▸ **THE TASK**: Begin with the line that contains "for (side = SIDES)" and continue down through the line that contains "points = [vertex.co"; reproduce those lines exactly and only those.

▸ **DATA SEGMENT**:

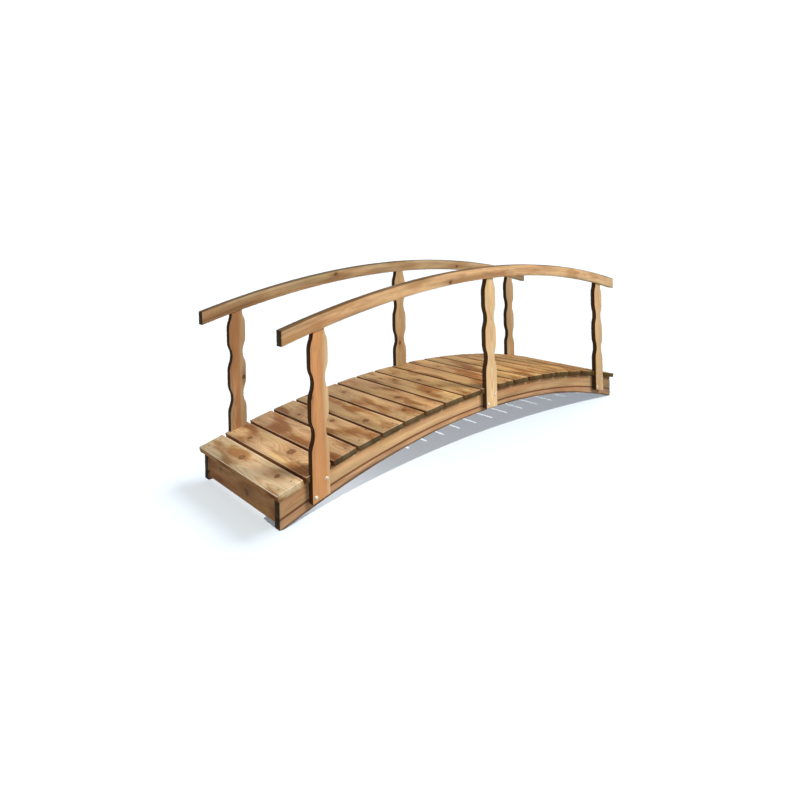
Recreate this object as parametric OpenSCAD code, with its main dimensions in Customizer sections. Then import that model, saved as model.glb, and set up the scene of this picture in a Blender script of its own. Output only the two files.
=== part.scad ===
// Arched timber footbridge with a handrail on each side.
// X runs along the bridge, Y runs across it and Z is up.
// The origin is on the ground, under the middle of the bridge.
// The near side is towards -Y and the left end is towards -X.

/* [Stringers] */
// Length of the two arched stringers, end to end
bridge_length = 2960; // [2600:10:3400]
// Width over the outer faces of the stringers
bridge_width = 800; // [600:10:1200]
// Thickness of a stringer, measured across the bridge
stringer_thickness = 45; // [35:1:60]
// Height of a stringer at its plumb-cut ends
stringer_end_height = 144; // [130:1:180]
// Height of a stringer at the crown of the arch
stringer_crown_height = 114; // [100:1:140]
// How much higher the stringer's top edge is at the crown than at its ends
arch_rise = 193; // [160:1:250]
// Length of the flat foot at each end of a stringer
foot_length = 25; // [15:1:60]

/* [Stringer layers] */
// Height of the lower glued layer at the ends
lower_layer_end_height = 48; // [42:1:60]
// Height of the lower glued layer at the crown
lower_layer_crown_height = 34; // [33:1:46]
// Height of the groove that marks the glue line
seam_height = 3; // [2:0.5:5]
// Depth of the groove in each face of the stringer
seam_depth = 3; // [1:0.5:5]

/* [Treads] */
// Width of a deck board, measured along the bridge
tread_width = 144; // [100:1:180]
// Least gap between two deck boards, which sets how many boards there are
tread_gap = 15; // [8:1:25]
// Thickness of a deck board
tread_thickness = 30; // [22:1:40]
// How far the deck boards reach past the stringers' outer faces
tread_overhang = 22; // [4:1:30]
// How far the first and last boards reach past the stringers' ends
nosing = 16; // [5:1:30]
// Radius of the eased upper edges of a deck board
tread_edge_radius = 4; // [1:0.5:8]
// Room between a post and the notch in the boards beside it
notch_clearance = 1; // [0.5:0.5:3]

/* [Posts] */
// Distance from the middle line of an outer post to the stringer's end
post_end_distance = 210; // [160:1:400]
// Width of a post where it is widest, measured along the bridge
post_width = 102; // [90:1:120]
// Width of a post at its waists
waist_width = 66; // [50:1:80]
// Thickness of a post, measured across the bridge
post_thickness = 34; // [28:1:50]
// How far a post's foot reaches below the stringer's glue line
post_foot_drop = 16; // [14:1:30]
// Distance from one waist to the next
waist_pitch = 244; // [220:1:270]
// Length of the curved cut that makes one waist
waist_length = 172; // [140:1:200]
// Number of waists, counted from the top of the post
waist_count = 3; // [1:1:3]

/* [Handrails] */
// How far a handrail's plumb-cut ends reach past the stringers' ends
rail_reach = 0; // [-60:5:100]
// Height of a handrail, square to its curve
rail_height = 72; // [55:1:90]
// Thickness of a handrail, measured across the bridge
rail_thickness = 45; // [35:1:60]
// How far a handrail's underside is above the ground at its ends
rail_end_height = 845; // [760:1:950]
// How much higher a handrail is at its crown than at its ends
rail_rise = 195; // [160:1:250]

/* [End boards] */
// Thickness of the board that closes each end of the bridge
end_board_thickness = 28; // [20:1:40]
// How far an end board is set back from the stringers' ends
end_board_setback = 8; // [2:1:40]
// Gap under an end board
end_board_clearance = 16; // [5:1:30]

/* [Bolts] */
// Diameter of a coach bolt's shank
bolt_diameter = 8; // [6:1:10]
// Diameter of a coach bolt's domed head
bolt_head_diameter = 20; // [16:1:26]
// Height of a coach bolt's domed head
bolt_head_height = 4.5; // [3:0.5:7]
// Play between a shank and its hole, on the diameter
bolt_hole_clearance = 1; // [0.5:0.5:1.5]
// Distance from a post's upper bolt to the stringer's upper edge
bolt_edge_distance = 22; // [18:1:28]
// Distance from a post's lower bolt up from the glue line
bolt_seam_distance = 9; // [9:1:16]
// Distance from each bolt to the middle line of its post
bolt_offset = 31; // [20:1:32]
// Diameter of the washer under a nut
washer_diameter = 24; // [18:1:30]
// Thickness of the washer under a nut
washer_thickness = 2; // [1:0.5:4]
// Width across the flats of a nut
nut_flats = 13; // [12:1:17]
// Height of a nut
nut_height = 6.5; // [5:0.5:9]
// How far a shank reaches past its nut
bolt_tail = 4; // [2:1:10]

/* [Hidden] */
// An arch line is [half span, height at the ends, rise], an arc of a circle.
function arc_radius(arc) = (arc[0] * arc[0] + arc[2] * arc[2]) / (2 * arc[2]);
function arc_centre_z(arc) = arc[1] + arc[2] - arc_radius(arc);
function arc_z(arc, x) = arc_centre_z(arc) + sqrt(pow(arc_radius(arc), 2) - x * x);

half_length = bridge_length / 2;
half_width = bridge_width / 2;
top_arc = [half_length, stringer_end_height, arch_rise];
crown_z = stringer_end_height + arch_rise;
underside_crown_z = crown_z - stringer_crown_height;
underside_arc = [half_length - foot_length, 0, underside_crown_z];
seam_rise = underside_crown_z + lower_layer_crown_height - lower_layer_end_height;
seam_arc = [half_length, lower_layer_end_height, seam_rise];
foot_arc = [half_length, lower_layer_end_height - post_foot_drop, seam_rise];
rail_arc = [half_length + rail_reach, rail_end_height, rail_rise];
post_spacing = half_length - post_end_distance;

// As many boards as fit are spaced evenly round the top arc, from nosing to nosing.
top_radius = arc_radius(top_arc);
end_angle = asin(half_length / top_radius);
deck_run = top_radius * end_angle * PI / 90 + 2 * nosing;
tread_count = floor((deck_run + tread_gap) / (tread_width + tread_gap));
half_board_angle = atan((tread_width / 2 - nosing) / top_radius);
tread_angle = 2 * (end_angle - half_board_angle) / (tread_count - 1);

// A waist is three arcs of one radius, which meet without a corner.
waist_depth = (post_width - waist_width) / 2;
waist_radius = (pow(waist_length / 2, 2) + pow(waist_depth, 2)) / (4 * waist_depth);
waist_turn_x = (post_width - waist_depth) / 2;

SIDES = ["near", "far"];
ENDS = ["left", "mid", "right"];
function side_sign(side) = side == "near" ? -1 : 1;
function end_sign(end) = end == "left" ? -1 : end == "right" ? 1 : 0;
function tread_name(number) = str("tread_", number < 10 ? "0" : "", number);

arch_facets = 720;
edge_facets = 32;
bolt_facets = 48;
margin = 1;

// Everything below one arch line, as an outline in the X and Z directions
module below_arc(arc) {
    translate([0, arc_centre_z(arc)])
        circle(r = arc_radius(arc), $fn = arch_facets);
}

// A ring that follows one arch line from below it to above it
module band_along_arc(arc, below, above) {
    translate([0, arc_centre_z(arc)]) difference() {
        circle(r = arc_radius(arc) + above, $fn = arch_facets);
        circle(r = arc_radius(arc) - below, $fn = arch_facets);
    }
}

// Stands an X and Z outline upright, from one Y to the next
module upright(from_y, to_y) {
    translate([0, max(from_y, to_y), 0])
        rotate([90, 0, 0])
            linear_extrude(height = abs(to_y - from_y))
                children();
}

module stringer_outline() {
    difference() {
        intersection() {
            translate([-half_length, 0])
                square([bridge_length, crown_z + margin]);
            below_arc(top_arc);
        }
        below_arc(underside_arc);
    }
}

// The glue line's groove, cut into both faces of a stringer
module seam_grooves(sign) {
    outer_y = sign * half_width;
    inner_y = sign * (half_width - stringer_thickness);
    upright(outer_y + sign * margin, outer_y - sign * seam_depth)
        band_along_arc(seam_arc, seam_height / 2, seam_height / 2);
    upright(inner_y - sign * margin, inner_y + sign * seam_depth)
        band_along_arc(seam_arc, seam_height / 2, seam_height / 2);
}

// Puts its children on both bolt lines of one post, with the bolt's axis along Y
module at_bolts(sign, end) {
    for (level = [-1, 1]) {
        x = end_sign(end) * post_spacing - sign * level * bolt_offset;
        z = level > 0
            ? arc_z(top_arc, x) - bolt_edge_distance
            : arc_z(seam_arc, x) + bolt_seam_distance;
        translate([x, sign * (half_width + post_thickness), z])
            rotate([sign * 90, 0, 0])
                children();
    }
}

// Holes through a post and the stringer behind it
module bolt_holes(sign, end) {
    at_bolts(sign, end)
        translate([0, 0, -margin])
            cylinder(
                d = bolt_diameter + bolt_hole_clearance,
                h = post_thickness + stringer_thickness + 2 * margin,
                $fn = bolt_facets
            );
}

module stringer_board(sign) {
    difference() {
        upright(sign * half_width, sign * (half_width - stringer_thickness))
            children();
        seam_grooves(sign);
        for (end = ENDS)
            bolt_holes(sign, end);
    }
}

module stringer_upper(sign) {
    color("#c79a63")
        stringer_board(sign)
            difference() {
                stringer_outline();
                below_arc(seam_arc);
            }
}

module stringer_lower(sign) {
    color("#c08f5f")
        stringer_board(sign)
            intersection() {
                stringer_outline();
                below_arc(seam_arc);
            }
}

// One waist's cut in the right-hand edge of a post, level with the origin
module waist_cut() {
    half_post = post_width / 2;
    half_cut = waist_length / 2;
    difference() {
        translate([waist_turn_x, -half_cut])
            square([half_post + margin - waist_turn_x, waist_length]);
        for (end = [-1, 1])
            translate([half_post - waist_radius, end * half_cut])
                circle(r = waist_radius, $fn = arch_facets);
    }
    intersection() {
        translate([0, -half_cut])
            square([waist_turn_x, waist_length]);
        translate([waist_width / 2 + waist_radius, 0])
            circle(r = waist_radius, $fn = arch_facets);
    }
}

// A post's outline, from the handrail's underside to its foot just below the glue line
module post_outline(x) {
    top_z = arc_z(rail_arc, x);
    difference() {
        intersection() {
            translate([x - post_width / 2, 0])
                square([post_width, top_z + rail_height]);
            below_arc(rail_arc);
        }
        below_arc(foot_arc);
        for (waist = [0:waist_count - 1], edge = [0, 1])
            translate([x, top_z - waist * waist_pitch])
                mirror([edge, 0])
                    waist_cut();
    }
}

module post(sign, end) {
    color("#c98b5a")
        difference() {
            upright(sign * half_width, sign * (half_width + post_thickness))
                post_outline(end_sign(end) * post_spacing);
            bolt_holes(sign, end);
        }
}

// A coach bolt with its head at the origin and its shank along Z
module coach_bolt() {
    grip = post_thickness + stringer_thickness;
    shank_length = grip + washer_thickness + nut_height + bolt_tail;
    dome_radius = (pow(bolt_head_diameter / 2, 2) + pow(bolt_head_height, 2)) / (2 * bolt_head_height);
    intersection() {
        translate([0, 0, -bolt_head_height])
            cylinder(d = bolt_head_diameter, h = bolt_head_height, $fn = bolt_facets);
        translate([0, 0, dome_radius - bolt_head_height])
            sphere(r = dome_radius, $fn = bolt_facets * 2);
    }
    cylinder(d = bolt_diameter, h = shank_length, $fn = bolt_facets);
    translate([0, 0, grip])
        cylinder(d = washer_diameter, h = washer_thickness, $fn = bolt_facets);
    translate([0, 0, grip + washer_thickness])
        cylinder(d = nut_flats / cos(30), h = nut_height, $fn = 6);
}

module post_bolts(sign, end) {
    color("#d8d6d0")
        at_bolts(sign, end)
            coach_bolt();
}

module handrail(sign) {
    color("#cf9862")
        upright(sign * half_width, sign * (half_width + rail_thickness))
            intersection() {
                translate([-rail_arc[0], 0])
                    square([2 * rail_arc[0], rail_end_height + rail_rise + 2 * rail_height]);
                band_along_arc(rail_arc, 0, rail_height);
            }
}

// The board between the stringers at one end, cut to the arch at its top
module end_board(end) {
    inner_y = half_width - stringer_thickness;
    outer_x = half_length - end_board_setback;
    color("#a87b4c")
        upright(-inner_y, inner_y)
            intersection() {
                mirror([end < 0 ? 1 : 0, 0])
                    translate([outer_x - end_board_thickness, end_board_clearance])
                        square([end_board_thickness, crown_z]);
                below_arc(top_arc);
            }
}

// A deck board's cross-section, with its two upper edges eased
module tread_section() {
    r = tread_edge_radius;
    translate([-tread_width / 2, 0])
        square([tread_width, tread_thickness - r]);
    translate([-tread_width / 2 + r, 0])
        square([tread_width - 2 * r, tread_thickness]);
    for (edge = [-1, 1])
        translate([edge * (tread_width / 2 - r), tread_thickness - r])
            circle(r = r, $fn = edge_facets);
}

// The room that the posts take out of the ends of the deck boards
module post_notches() {
    notch_width = post_width + 2 * notch_clearance;
    notch_depth = max(post_thickness, tread_overhang + margin);
    for (side = SIDES, end = ENDS) {
        sign = side_sign(side);
        x = end_sign(end) * post_spacing - notch_width / 2;
        y = sign < 0 ? -half_width - notch_depth : half_width;
        translate([x, y, 0])
            cube([notch_width, notch_depth, crown_z + 3 * tread_thickness]);
    }
}

module tread(number) {
    angle = (number - (tread_count + 1) / 2) * tread_angle;
    half_tread = half_width + tread_overhang;
    color("#c2935c")
        difference() {
            translate([0, 0, arc_centre_z(top_arc)])
                rotate([0, angle, 0])
                    translate([0, 0, top_radius])
                        upright(-half_tread, half_tread)
                            tread_section();
            post_notches();
        }
}

for (side = SIDES) {
    sign = side_sign(side);
    stringer_upper(sign);
    stringer_lower(sign);
    handrail(sign);
    for (end = ENDS) {
        post(sign, end);
        post_bolts(sign, end);
    }
}
end_board(-1);  // left_end_board
end_board(1);  // right_end_board
for (number = [1:tread_count])
    tread(number);
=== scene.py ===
"""An arched timber garden footbridge: planed, pressure-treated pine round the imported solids."""
import math
from types import SimpleNamespace

import bmesh
import bpy
import numpy as np
from mathutils import Matrix, Vector


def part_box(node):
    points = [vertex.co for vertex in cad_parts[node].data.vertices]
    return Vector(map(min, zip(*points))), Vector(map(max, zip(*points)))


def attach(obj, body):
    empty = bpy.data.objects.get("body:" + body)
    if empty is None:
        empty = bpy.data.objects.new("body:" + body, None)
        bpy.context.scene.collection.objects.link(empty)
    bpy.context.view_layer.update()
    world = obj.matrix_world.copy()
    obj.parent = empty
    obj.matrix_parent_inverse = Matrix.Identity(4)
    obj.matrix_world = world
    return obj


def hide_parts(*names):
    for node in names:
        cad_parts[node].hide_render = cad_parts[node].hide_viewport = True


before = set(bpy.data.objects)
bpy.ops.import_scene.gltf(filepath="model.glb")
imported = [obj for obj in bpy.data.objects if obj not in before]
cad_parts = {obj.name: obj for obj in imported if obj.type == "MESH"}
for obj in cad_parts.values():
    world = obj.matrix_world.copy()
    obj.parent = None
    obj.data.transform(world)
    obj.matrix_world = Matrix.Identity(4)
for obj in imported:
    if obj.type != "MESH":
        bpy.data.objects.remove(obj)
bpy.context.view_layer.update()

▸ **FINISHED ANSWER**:
for (side = SIDES) {
    sign = side_sign(side);
    stringer_upper(sign);
    stringer_lower(sign);
    handrail(sign);
    for (end = ENDS) {
        post(sign, end);
        post_bolts(sign, end);
    }
}
end_board(-1);  // left_end_board
end_board(1);  // right_end_board
for (number = [1:tread_count])
    tread(number);
=== scene.py ===
"""An arched timber garden footbridge: planed, pressure-treated pine round the imported solids."""
import math
from types import SimpleNamespace

import bmesh
import bpy
import numpy as np
from mathutils import Matrix, Vector


def part_box(node):
    points = [vertex.co for vertex in cad_parts[node].data.vertices]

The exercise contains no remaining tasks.